Long hair is symbolic of a bigger issue. Why are girls the ones that have long hair and skirts, despite the former being harder to manage and the latter more restrictive of movement?

From the time they can talk, girls are subject to clothes and styles that value appearance over practicality, telling us that for girls, an important role (if not the most important role) is visual. 

The more I thought about it, the more limited I realised I had been by this all-consuming focus on how I looked. How many sports had I decided not to play because I was embarrased to be sweaty? How many times had I worn painful high heels because I was self-conscious about my short legs? In other words, how much of my life and personality had I sacrificed because being attractive was more important?

Hair is just one small bolt in the sexist cage that holds both men and women in their conventional places, looking unthreateningly the same as one another and the same as men and women of the past. It’s a cage that doesn’t feel like it’s there until you challenge it and are met with confrontation from all directions. 

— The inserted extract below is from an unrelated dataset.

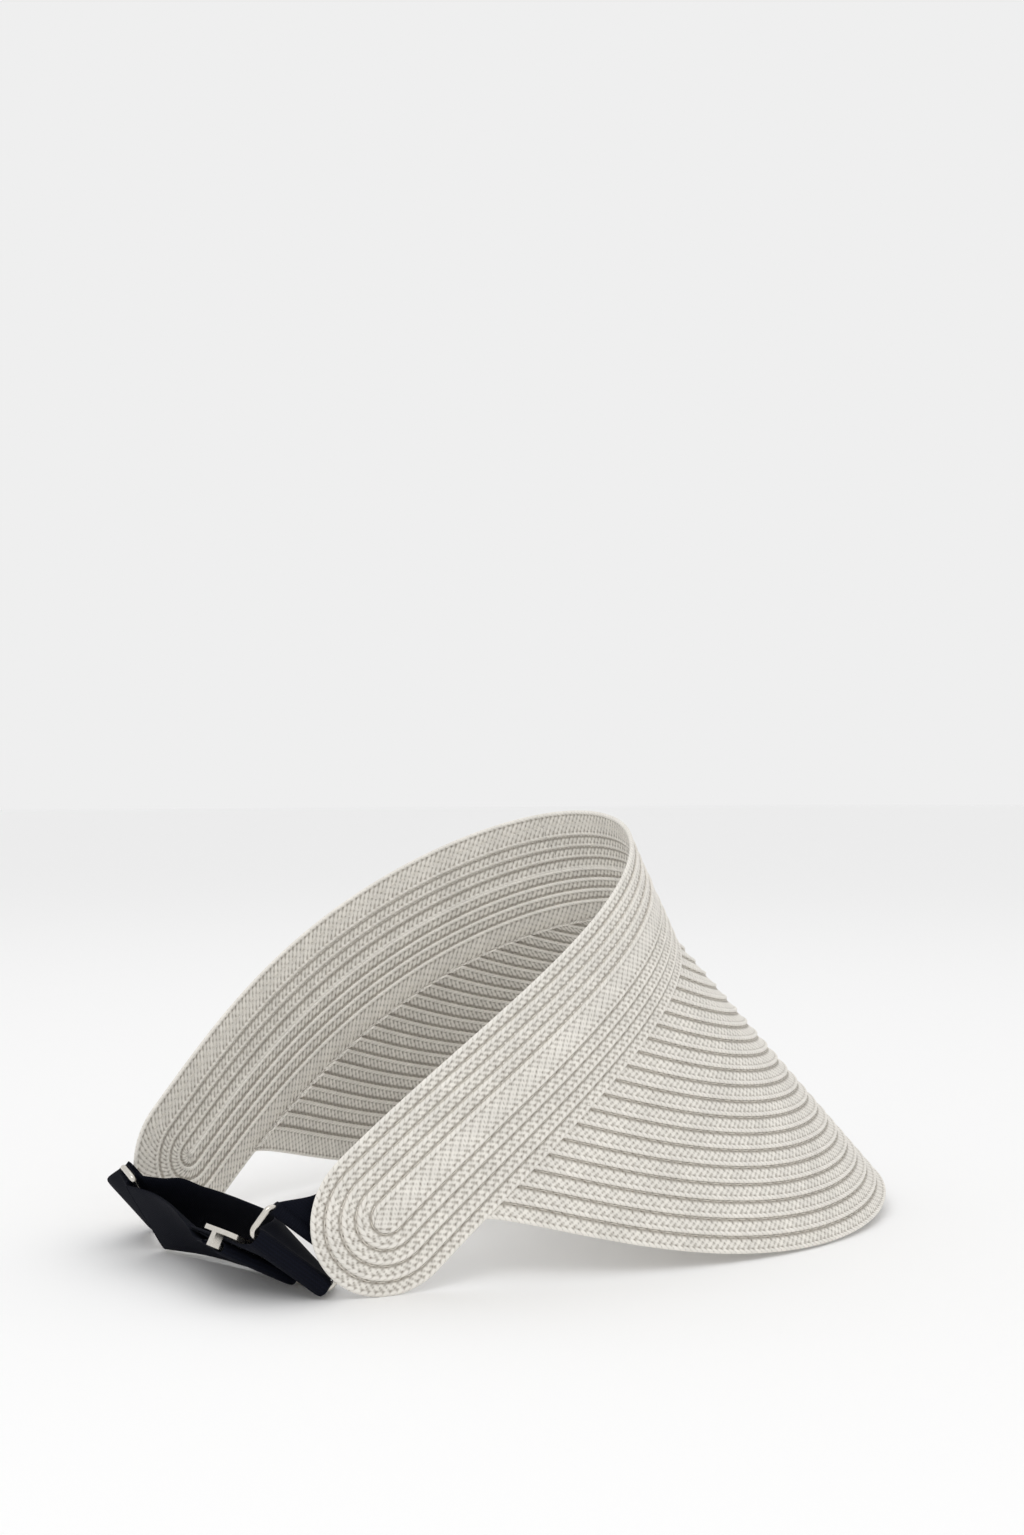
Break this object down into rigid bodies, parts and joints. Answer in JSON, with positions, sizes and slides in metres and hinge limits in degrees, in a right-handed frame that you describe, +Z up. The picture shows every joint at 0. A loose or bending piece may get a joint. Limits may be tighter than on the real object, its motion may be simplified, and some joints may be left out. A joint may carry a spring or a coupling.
{
  "type": "sun visor",
  "caption": "Wide-brimmed braided-straw sun visor with an open crown, a tall curved headband and an adjustable elastic strap joined by rings and a three-bar slider.",
  "frame": {"origin": "middle of the bounding box, on the surface the visor stands on", "axes": "+X forwards over the brim, +Y to the wearer's left, +Z up, as the visor stands on the brim's edge and the headband's two round ends"},
  "size_m": [0.2762, 0.1918, 0.1392],
  "materials": {
    "straw_braid": "matte braided paper straw",
    "sewing_thread": "matte thread",
    "elastic_webbing": "matte woven elastic",
    "plated_wire": "polished nickel plate"
  },
  "bodies": {
    "visor": {"headband_core": "straw_braid", "headband_round_1": "straw_braid", "headband_round_2": "straw_braid", "headband_round_3": "straw_braid", "headband_round_4": "straw_braid", "brim_row_01": "straw_braid", "brim_row_02": "straw_braid", "brim_row_03": "straw_braid", "brim_row_04": "straw_braid", "brim_row_05": "straw_braid", "brim_row_06": "straw_braid", "brim_row_07": "straw_braid", "brim_row_08": "straw_braid", "brim_row_09": "straw_braid", "brim_row_10": "straw_braid", "brim_row_11": "straw_braid", "brim_row_12": "straw_braid", "brim_row_13": "straw_braid", "brim_row_14": "straw_braid", "brim_row_15": "straw_braid", "brim_row_16": "straw_braid", "brim_row_17": "straw_braid", "brim_row_18": "straw_braid", "brim_row_19": "straw_braid", "brim_row_20": "straw_braid", "brim_row_21": "straw_braid", "brim_row_22": "straw_braid", "brim_row_23": "straw_braid", "headband_stitching": "sewing_thread", "brim_stitching": "sewing_thread", "joining_stitching": "sewing_thread", "far_tab": "elastic_webbing", "near_tab": "elastic_webbing", "strap": "elastic_webbing", "strap_outer_run": "elastic_webbing"},
    "far_ring": {"far_ring": "plated_wire"},
    "near_ring": {"near_ring": "plated_wire"},
    "slider": {"slider": "plated_wire", "strap_sewn_loop": "elastic_webbing"}
  },
  "joints": [
    {"name": "slider_slide", "type": "slide", "parent": "visor", "child": "slider", "axis": [0, 1, 0], "range_m": [0, 0.01], "deforming": ["strap_outer_run"]},
    {"name": "far_ring_swing", "type": "hinge", "parent": "visor", "child": "far_ring", "pos_m": [-0.1245, 0.03291, 0.01567], "axis": [-0.5484, -0.1197, 0.8276], "range_deg": [-5, 5]},
    {"name": "near_ring_swing", "type": "hinge", "parent": "visor", "child": "near_ring", "pos_m": [-0.11409, -0.05334, 0.01896], "axis": [-0.7659, 0.1651, 0.6214], "range_deg": [-5, 5]}
  ]
}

Every time you tell a girl that they ‘should’ or ‘shouldn’t’ do something for the sake of making themselves attractive, you’re reinforcing the idea that being pretty is more important than their feelings or expressing their individuality. You’re telling them that how other people (men) perceive them should be their number one priority.

So what did I learn? That these gender ideals and the influence they exert on us are much stronger than we perhaps think. I wholly suggest breaking from them; but if you think people will wholly support your doing so, think again.